In one embodiment, a fuel vapor processing apparatus includes a container, and an adsorption member positioned within the container and constructed to have a honeycomb structure with a plurality of gas passable bores permitting a fuel vapor containing gas to flow therethrough. The adsorption member can adsorb a vapor contained in a fuel vapor containing gas and can desorb the vapor. A pair of electrodes constructed to apply an electric current to the adsorption material, so that the adsorption member can produce heat. The electrodes are attached along outer peripheral surfaces of opposite end portions or portions proximal to the opposite end portions of the adsorption member. Therefore, the tendencies of increase in temperature at different parts of the adsorption member can be homogenized and the temperature irregularity can be eliminated when the adsorption member produces heat due to application of an electric current for conducting between the electrodes. Accordingly, the efficiency for desorbing the vapor is improved.

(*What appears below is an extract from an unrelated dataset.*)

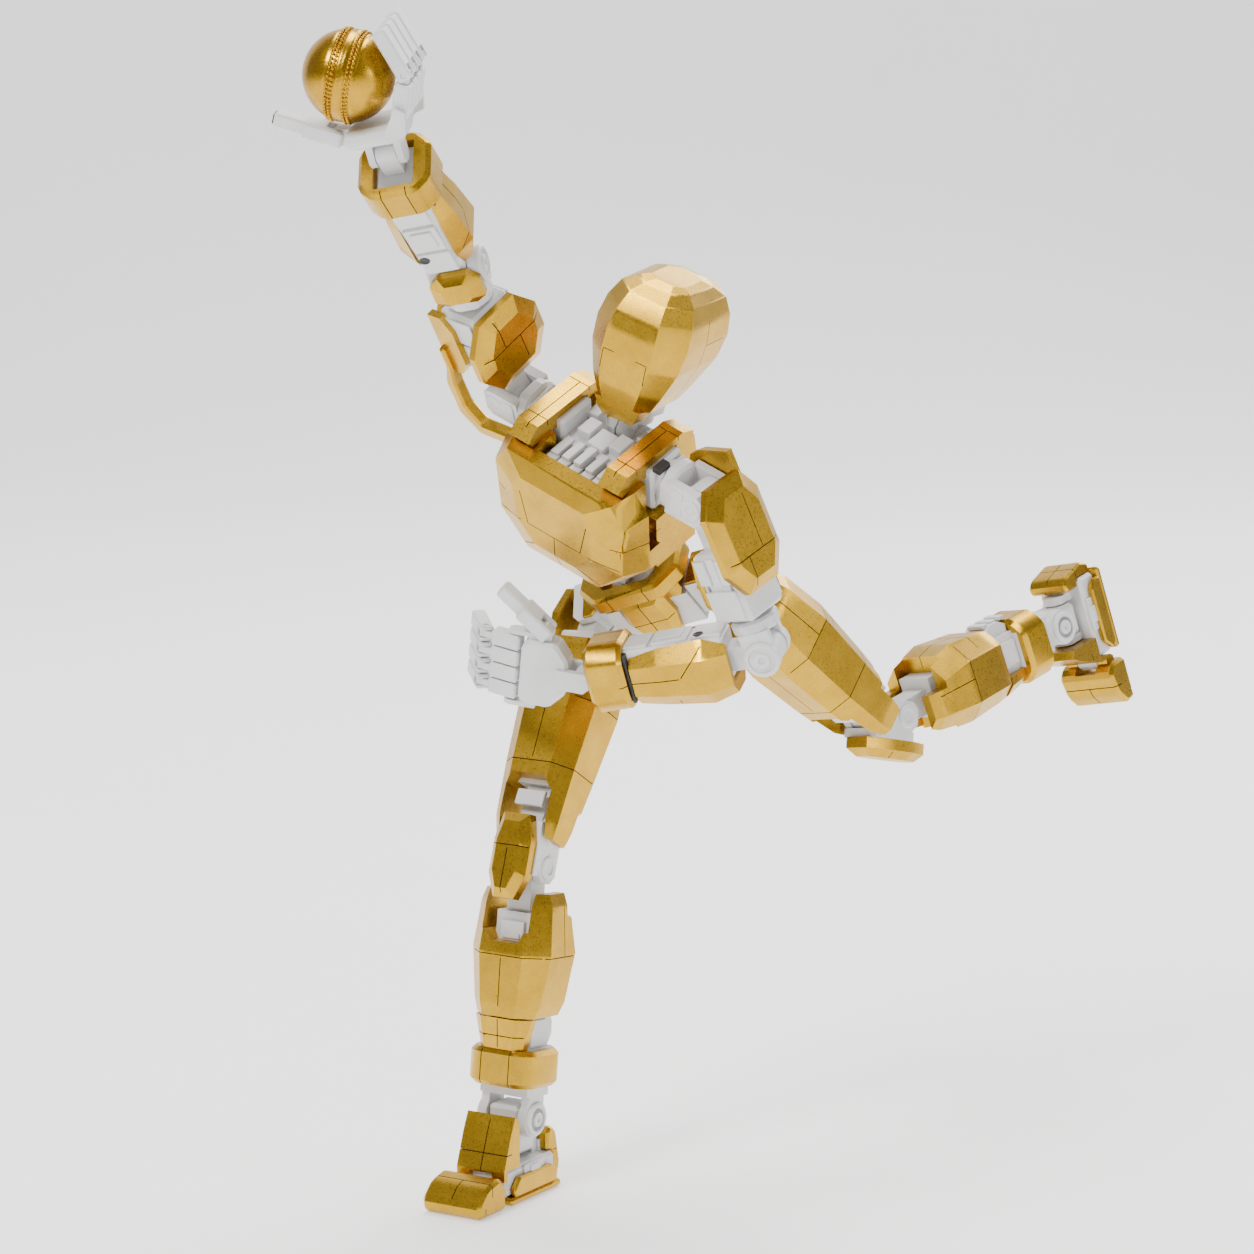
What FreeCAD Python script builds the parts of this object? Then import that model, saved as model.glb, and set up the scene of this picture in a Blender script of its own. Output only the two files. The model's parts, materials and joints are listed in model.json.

In another embodiment, the electrodes are attached to opposite end surfaces of the adsorption member to cover the opposite end surfaces while permitting the fuel vapor containing gas to flow therethrough. Therefore, the tendencies of increase in temperature at different parts of the adsorption member can be homogenized and the temperature irregularity can be eliminated when the adsorption member produces heat due to application of an electric current for conducting between the pair of electrodes. Accordingly, the efficiency for desorbing the vapor is improved.

The electrodes may be mesh-like members jointed to opposite end surfaces in an axial direction of the adsorption member. Accordingly, the electrodes may be easily attached to the opposite end surfaces of the adsorption member.

Alternatively, the electrodes may be films applied to opposite ends surfaces of the adsorption portion. Accordingly, the pair electrodes may be easily attached to the opposite end surfaces of the adsorption member.

In another embodiment, three or more electrodes are used for applying an electric current to the adsorption material, so that the adsorption member can produce heat. The three or more electrodes are attached along an outer peripheral surface of the adsorption member at predetermined intervals in an axial direction. Therefore, the tendencies of increase in temperature at different parts of the adsorption member can be homogenized and the temperature irregularity can be eliminated when the adsorption member produces heat due to application of an electric current for conducting between the electrodes. Accordingly, the efficiency for desorbing the vapor is improved. Further, when ratio of length “L” to diameter “D,” i.e. L/D, of the adsorption member is increased, the efficiency of adsorption of vapor may be improved while decreasing electric resistance due to application of electric current for conduction between electrodes next to each other. Therefore, the adsorption member may efficiently produce heat. If the cross sectional configuration of the adsorption member is not circle (e.g. oval, polygonal shape, or irregular shape), the diameter D may be determined by regarding the cross sectional area as the circular cross sectional area.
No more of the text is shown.